# Visa approval timescales



## Nasiy (Apr 2, 2008)

We are a family in the UK hoping to move to Perth. We are going down the Skilled migration route and have had our TRA application approved. Our agent lodged the main visa application in Nov 07 and we've not heard since. 

I'm just wondering if anyone has lodged applications recently and what sort of timescales you have experienced for approval.

Also;
1. Do we have to travel to Oz immediately to validate the visa? 
2. Is it right that we must go and settle there within 5 yrs?

Any help is appreciated.


----------



## Catz (Mar 18, 2008)

Hi Nasiy,

Welcome to the forum.

Are you applying for a permanent visa or a sponsored visa?
Have a look at the sticky "Please read.." as there you'll get a lot of info.

Catz


----------



## Nasiy (Apr 2, 2008)

Hi Catz

Our visa is a permanent one. . . Skilled Independant Subclass 175


----------



## kaz101 (Nov 29, 2007)

Hi Nasiy, 

I thought I had replied to this post yesterday but maybe I didn't hit the send button 



Nasiy said:


> Also;
> 1. Do we have to travel to Oz immediately to validate the visa?

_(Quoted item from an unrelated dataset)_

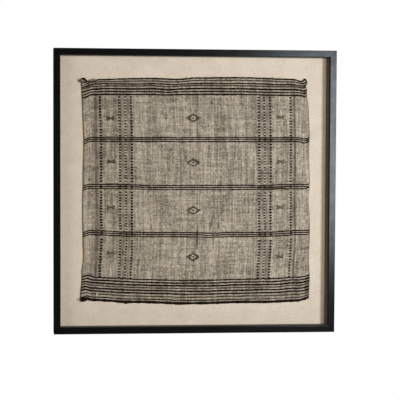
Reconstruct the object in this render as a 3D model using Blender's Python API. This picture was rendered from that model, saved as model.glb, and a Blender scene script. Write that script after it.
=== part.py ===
"""Hand-woven cloth mounted in a deep, square shadow-box frame.

Four black mitred rails carry a brown spacer strip in their rabbet. The strips
press a linen-covered board against the back, and the woven cloth lies on the
linen, a little wavy at its edges and with a few soft creases.

Frame: X to the right, Z up, the front faces -Y. The origin is the middle of
the back, which lies against the wall. Lengths are in metres.
"""
import math
from collections import namedtuple

import bmesh
import bpy
from mathutils import Vector

MM = 0.001

# Driving sizes
FRAME_SIDE = 1016 * MM
RAIL_FACE = 23.5 * MM
RAIL_DEPTH = 76 * MM
LIP_DEPTH = 19 * MM
RABBET_WIDTH = 10.5 * MM
FRONT_ROUND = 1.6 * MM
BACK_CHAMFER = 0.8 * MM
SPACER_SETBACK = 1.0 * MM
BOARD_THICKNESS = 6 * MM
LINEN_THICKNESS = 1 * MM
CLOTH_THICKNESS = 1.5 * MM
FIT = 0.3 * MM
ROUND_STEPS = 4

HALF_SIDE = FRAME_SIDE / 2
RAIL_WALL = RAIL_FACE - RABBET_WIDTH
BOARD_FRONT = -BOARD_THICKNESS
LINEN_BACK = BOARD_FRONT - FIT
LINEN_FRONT = LINEN_BACK - LINEN_THICKNESS
CLOTH_BACK = LINEN_FRONT - FIT
LIP_BACK = -RAIL_DEPTH + LIP_DEPTH
MITRE_CLEARANCE = FIT / math.sqrt(2)

# The cloth's upper and lower edges, in mm from the frame's centre, at stations
# across its width. The corners stand out as small ears beside a notch.
Station = namedtuple("Station", "across top bottom")
STATIONS = (
    Station(across=-411, top=402.0, bottom=-397.0),
    Station(across=-399, top=407.0, bottom=-398.0),
    Station(across=-391, top=399.0, bottom=-392.0),
    Station(across=-383, top=391.5, bottom=-390.0),
    Station(across=-372, top=400.0, bottom=-394.0),
    Station(across=-350, top=401.5, bottom=-396.0),
    Station(across=-305, top=404.0, bottom=-398.5),
    Station(across=-236, top=408.0, bottom=-404.0),
    Station(across=-164, top=409.0, bottom=-404.5),
    Station(across=-106, top=408.0, bottom=-408.0),
    Station(across=-66, top=406.0, bottom=-410.0),
    Station(across=-22, top=412.0, bottom=-411.0),
    Station(across=43, top=413.0, bottom=-410.0),
    Station(across=112, top=414.0, bottom=-408.5),
    Station(across=172, top=414.5, bottom=-406.5),
    Station(across=246, top=413.0, bottom=-409.5),
    Station(across=314, top=410.0, bottom=-405.5),
    Station(across=369, top=408.5, bottom=-401.5),
    Station(across=388, top=403.0, bottom=-400.5),
    Station(across=405, top=411.0, bottom=-398.0),
    Station(across=420, top=402.0, bottom=-392.0),
)

# The cloth's two selvedges, in mm, at sections down its height.
Section = namedtuple("Section", "height left right")
SECTIONS = (
    Section(height=402, left=-413.0, right=411.0),
    Section(height=385, left=-407.5, right=409.5),
    Section(height=371, left=-407.0, right=413.0),
    Section(height=357, left=-406.5, right=412.5),
    Section(height=330, left=-405.0, right=416.5),
    Section(height=292, left=-404.0, right=421.0),
    Section(height=250, left=-401.5, right=422.5),
    Section(height=199, left=-400.0, right=425.0),
    Section(height=150, left=-400.0, right=422.5),
    Section(height=78, left=-400.5, right=424.5),
    Section(height=28, left=-401.5, right=427.0),
    Section(height=-30, left=-402.0, right=426.0),
    Section(height=-102, left=-400.5, right=426.5),
    Section(height=-174, left=-401.5, right=427.0),
    Section(height=-254, left=-403.0, right=427.5),
    Section(height=-294, left=-407.0, right=429.0),
    Section(height=-330, left=-407.0, right=429.5),
    Section(height=-357, left=-409.5, right=428.5),
    Section(height=-392, left=-414.0, right=427.0),
)

# Soft ridges and creases that stand off the linen: the line each follows, its
# half width and its height, all in mm.
Fold = namedtuple("Fold", "name x0 z0 x1 z1 width height")
FOLDS = (
    Fold("left selvedge roll", x0=-388, z0=380, x1=-389, z1=-380, width=13, height=3.4),
    Fold("right selvedge roll", x0=404, z0=385, x1=415, z1=-380, width=12, height=2.2),
    Fold("top pucker", x0=-113, z0=405, x1=-112, z1=335, width=11, height=2.4),
    Fold("top middle crease", x0=10, z0=340, x1=8, z1=285, width=9, height=1.3),
    Fold("middle crease", x0=8, z0=-118, x1=9, z1=-214, width=9, height=2.2),
    Fold("slanting crease", x0=66, z0=-80, x1=57, z1=-140, width=9, height=1.5),
    Fold("short crease", x0=89, z0=-88, x1=88, z1=-140, width=8, height=1.2),
    Fold("bottom pucker", x0=-5, z0=-320, x1=-4, z1=-392, width=10, height=2.2),
)
# The corners lift off the linen, and the whole cloth lies in long low waves, in mm.
CORNER_ACROSS = 412
CORNER_HEIGHT = 402
CORNER_LIFT = 3.2
CORNER_REACH = 24
WAVE_HEIGHT = 0.7
WAVE_ACROSS = 71
WAVE_DOWN = 83
# The widest and narrowest cells of the sheet's grid, in mm.
GRID_STEP = 34
GRID_LEAST = 5.5


def add_material(obj, colour, roughness, metallic=0.0):
    """Give the object its own Principled material."""
    material = bpy.data.materials.new(obj.name)
    material.use_nodes = True
    shader = material.node_tree.nodes["Principled BSDF"]
    shader.inputs["Base Color"].default_value = (*colour, 1.0)
    shader.inputs["Roughness"].default_value = roughness
    shader.inputs["Metallic"].default_value = metallic
    obj.data.materials.append(material)


def add_object(name, bm):
    """Turn a bmesh into a named object with its faces pointing out."""
    bmesh.ops.recalc_face_normals(bm, faces=bm.faces)
    mesh = bpy.data.meshes.new(name)
    bm.to_mesh(mesh)
    bm.free()
    obj = bpy.data.objects.new(name, mesh)
    bpy.context.collection.objects.link(obj)
    return obj


def add_box(name, half_width, back, front):
    """A square board of the given half width between two depths."""
    bm = bmesh.new()
    bmesh.ops.create_cube(bm, size=1.0)
    size = Vector((2 * half_width, back - front, 2 * half_width))
    bmesh.ops.scale(bm, vec=size, verts=bm.verts)
    bmesh.ops.translate(bm, vec=(0, (back + front) / 2, 0), verts=bm.verts)
    return add_object(name, bm)


def rail_profile():
    """The L-shaped section of a rail, as (distance in from the outer edge, depth)."""
    angles = [math.radians(90) * step / ROUND_STEPS for step in range(ROUND_STEPS + 1)]
    rise = [FRONT_ROUND * (1 - math.sin(angle)) for angle in angles]
    run = [FRONT_ROUND * (1 - math.cos(angle)) for angle in angles]
    points = [(BACK_CHAMFER, 0.0), (0.0, -BACK_CHAMFER)]
    points += [(run[i], rise[i] - RAIL_DEPTH) for i in range(ROUND_STEPS + 1)]
    points += [(RAIL_FACE - rise[i], run[i] - RAIL_DEPTH) for i in range(ROUND_STEPS + 1)]
    points += [(RAIL_FACE, LIP_BACK), (RAIL_WALL, LIP_BACK), (RAIL_WALL, 0.0)]
    return points


def spacer_profile():
    """The strip that fills the rabbet between the lip and the linen."""
    outer = RAIL_WALL + FIT
    inner = RAIL_FACE - SPACER_SETBACK
    back = LINEN_FRONT - FIT
    front = LIP_BACK + FIT
    return [(outer, back), (outer, front), (inner, front), (inner, back)]


def add_mitred_strip(name, profile, turn):
    """Sweep a section along one side of the frame, cut at 45 degrees at both ends.

    The strip is laid out along the top side and turned about the Y axis.
    """
    bm = bmesh.new()
    ends = []
    for side in (-1, 1):
        ring = []
        for inward, depth in profile:
            half_length = HALF_SIDE - inward - MITRE_CLEARANCE
            ring.append(bm.verts.new((side * half_length, depth, HALF_SIDE - inward)))
        ends.append(ring)
        bm.faces.new(ring)
    count = len(profile)
    for i in range(count):
        j = (i + 1) % count
        bm.faces.new((ends[0][i], ends[0][j], ends[1][j], ends[1][i]))
    strip = add_object(name, bm)
    strip.rotation_euler = (0, turn, 0)
    strip.data.shade_smooth()
    strip.data.set_sharp_from_angle(angle=math.radians(35))
    return strip


def curve_through(table, key, value, at):
    """Read a smooth curve through a table's rows at one place along it."""
    rows = sorted(table, key=lambda row: getattr(row, key))
    places = [getattr(row, key) for row in rows]
    values = [getattr(row, value) for row in rows]
    at = min(max(at, places[0]), places[-1])
    i = 0
    while i < len(places) - 2 and at > places[i + 1]:
        i += 1

    def slope(k):
        low = max(k - 1, 0)
        high = min(k + 1, len(places) - 1)
        return (values[high] - values[low]) / (places[high] - places[low])

    span = places[i + 1] - places[i]
    t = (at - places[i]) / span
    start = (2 * t**3 - 3 * t**2 + 1) * values[i] + (t**3 - 2 * t**2 + t) * span * slope(i)
    end = (-2 * t**3 + 3 * t**2) * values[i + 1] + (t**3 - t**2) * span * slope(i + 1)
    return start + end


def cloth_point(across, height):
    """Where a point of the even rectangle lies on the uneven cloth, in mm.

    across runs over the stations and height over the sections. Both edges
    of each pair are blended over the cloth, so its outline follows the tables.
    """
    first, last = STATIONS[0].across, STATIONS[-1].across
    high, low = SECTIONS[0].height, SECTIONS[-1].height
    u = (across - first) / (last - first)
    v = (high - height) / (high - low)
    left = curve_through(SECTIONS, "height", "left", height) - first
    right = curve_through(SECTIONS, "height", "right", height) - last
    top = curve_through(STATIONS, "across", "top", across) - high
    bottom = curve_through(STATIONS, "across", "bottom", across) - low
    return across + left * (1 - u) + right * u, height + top * (1 - v) + bottom * v


def fold_rise(x, z):
    """How far the cloth stands off the linen at a point, in mm."""
    rise = WAVE_HEIGHT * (1 + math.sin(x / WAVE_ACROSS) * math.cos(z / WAVE_DOWN))
    for fold in FOLDS:
        run_x = fold.x1 - fold.x0
        run_z = fold.z1 - fold.z0
        length = math.hypot(run_x, run_z)
        along = ((x - fold.x0) * run_x + (z - fold.z0) * run_z) / length
        aside = ((x - fold.x0) * run_z - (z - fold.z0) * run_x) / length
        beyond = max(-along, along - length, 0.0)
        rise += fold.height * math.exp(-(aside / fold.width) ** 2 - (beyond / fold.width) ** 2)
    for side in (-1, 1):
        for end in (-1, 1):
            away = math.hypot(x - side * CORNER_ACROSS, z - end * CORNER_HEIGHT)
            rise += CORNER_LIFT * math.exp(-(away / CORNER_REACH) ** 2)
    return rise


def grid_lines(needed):
    """The places in needed, thinned where they crowd and filled where they are sparse."""
    needed = sorted(needed)
    lines = [needed[0]]
    for place in needed[1:-1]:
        if place - lines[-1] >= GRID_LEAST and needed[-1] - place >= GRID_LEAST:
            lines.append(place)
    lines.append(needed[-1])
    filled = []
    for low, high in zip(lines, lines[1:]):
        parts = math.ceil((high - low) / GRID_STEP)
        filled += [low + (high - low) * part / parts for part in range(parts)]
    return filled + [lines[-1]]


def add_cloth():
    """The woven cloth: one sheet of even thickness with its folds and wavy outline."""
    columns = [station.across for station in STATIONS]
    for fold in FOLDS:
        columns += [fold.x0 - fold.width, fold.x0, fold.x0 + fold.width]
    rows = [section.height for section in SECTIONS]
    columns = grid_lines(columns)
    rows = grid_lines(rows)
    bm = bmesh.new()
    back, front = [], []
    for height in rows:
        for across in columns:
            x, z = cloth_point(across, height)
            depth = CLOTH_BACK - fold_rise(x, z) * MM
            back.append(bm.verts.new((x * MM, depth, z * MM)))
            front.append(bm.verts.new((x * MM, depth - CLOTH_THICKNESS, z * MM)))
    wide = len(columns)
    tall = len(rows)
    for sheet in (back, front):
        for r in range(tall - 1):
            for c in range(wide - 1):
                near = r * wide + c
                below = near + wide
                bm.faces.new((sheet[near], sheet[near + 1], sheet[below + 1], sheet[below]))
    rim = list(range(wide))
    rim += [r * wide + wide - 1 for r in range(1, tall)]
    rim += [(tall - 1) * wide + c for c in range(wide - 2, -1, -1)]
    rim += [r * wide for r in range(tall - 2, 0, -1)]
    for i, j in zip(rim, rim[1:] + rim[:1]):
        bm.faces.new((back[i], back[j], front[j], front[i]))
    cloth = add_object("woven_cloth", bm)
    cloth.data.shade_smooth()
    cloth.data.set_sharp_from_angle(angle=math.radians(50))
    return cloth


def build():
    for obj in list(bpy.data.objects):
        bpy.data.objects.remove(obj)

    sides = {"top": 0.0, "right": 90.0, "bottom": 180.0, "left": 270.0}
    for side, degrees in sides.items():
        turn = math.radians(degrees)
        rail = add_mitred_strip(f"rail_{side}", rail_profile(), turn)
        add_material(rail, (0.010, 0.010, 0.010), 0.42)
        spacer = add_mitred_strip(f"spacer_{side}", spacer_profile(), turn)
        add_material(spacer, (0.085, 0.062, 0.045), 0.60)

    board = add_box("backing_board", HALF_SIDE - RAIL_WALL - FIT, 0.0, BOARD_FRONT)
    add_material(board, (0.33, 0.25, 0.17), 0.75)
    linen = add_box("linen_mat", HALF_SIDE - RAIL_WALL - FIT, LINEN_BACK, LINEN_FRONT)
    add_material(linen, (0.62, 0.54, 0.44), 0.90)
    cloth = add_cloth()
    add_material(cloth, (0.31, 0.26, 0.20), 0.92)


build()
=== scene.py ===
"""The looks of a hand-woven cloth mounted on linen in a deep black frame.

The rails, spacers and board keep the frame's own solids and get materials.
The cloth and the linen are new sheets. The cloth's dark wefts, its dotted
columns and its small figures are yarns that stand on the sheet.

Places on the cloth are flat ones, in mm: across (u, to the right) and up (v),
as on the loom. The tables below say how the cloth is pulled out of square.
"""
import math
import random
from collections import namedtuple

import bpy
import numpy as np
from mathutils import Matrix, Vector


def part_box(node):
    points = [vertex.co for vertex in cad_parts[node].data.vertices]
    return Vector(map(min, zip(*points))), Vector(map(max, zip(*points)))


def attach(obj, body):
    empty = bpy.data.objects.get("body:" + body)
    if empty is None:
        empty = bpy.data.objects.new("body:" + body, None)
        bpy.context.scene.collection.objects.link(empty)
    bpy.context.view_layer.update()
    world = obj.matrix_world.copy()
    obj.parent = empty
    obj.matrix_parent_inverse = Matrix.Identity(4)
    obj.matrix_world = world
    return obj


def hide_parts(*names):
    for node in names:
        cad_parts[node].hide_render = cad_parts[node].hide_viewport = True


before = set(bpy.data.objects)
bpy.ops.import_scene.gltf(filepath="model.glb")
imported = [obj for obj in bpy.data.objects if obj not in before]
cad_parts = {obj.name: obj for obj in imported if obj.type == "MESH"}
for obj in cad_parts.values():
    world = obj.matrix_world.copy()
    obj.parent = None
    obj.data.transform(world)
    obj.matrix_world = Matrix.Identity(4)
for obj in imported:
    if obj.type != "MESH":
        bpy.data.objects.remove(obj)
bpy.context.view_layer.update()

MM = 0.001
BODY = "root"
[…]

The visa has to be validated within a year of the police check / medical (sorry I can't remember which one and ours were close together).



Nasiy said:


> 2. Is it right that we must go and settle there within 5 yrs?


Yes you have to settle within 5 years - again from the police check / medical time and not from the visa approval time.

We came over on the skilled independent visa too and it took us about 2 years all together.

Regards,
Karen


----------



## Nasiy (Apr 2, 2008)

Thanks for the response, much appreciated


----------



## Dolly (Feb 17, 2008)

kaz101 said:


> The visa has to be validated within a year of the police check / medical (sorry I can't remember which one and ours were close together).


Or 6 months if you get a category B medical result. The countdown starts ticking when whichever is received back first. So, if you receive your police checks first, that's when you start to countdown.

Dolly


----------



## Nasiy (Apr 2, 2008)

What do the categories on the medicals relate to (I didn't know there were any)?


----------



## Dolly (Feb 17, 2008)

Nasiy said:


> What do the categories on the medicals relate to (I didn't know there were any)?


Hi Nasiy,

If you have been referred for further tests when you have your medicals, you will get a category B. Reasons for this would be, for example, high blood pressure, weight, some existing medical conditons.

There is only A and B, A being all OK.

Have a look at form 1071i on the DIAC website.Health Requirements for Visa Applicants

Dolly


----------



## gavmoulds (Apr 8, 2008)

Hi there everyone. I am new too.

Hopefully transferring to RAN (aussie navy ).

My question is this. Do we have to pay for medical exams etc.


----------



## Dolly (Feb 17, 2008)

gavmoulds said:


> Hi there everyone. I am new too.
> 
> Hopefully transferring to RAN (aussie navy ).
> 
> My question is this. Do we have to pay for medical exams etc.


Hi gavmoulds,

Yes, I'm afraid that you have to pay for medicals.

Dolly


----------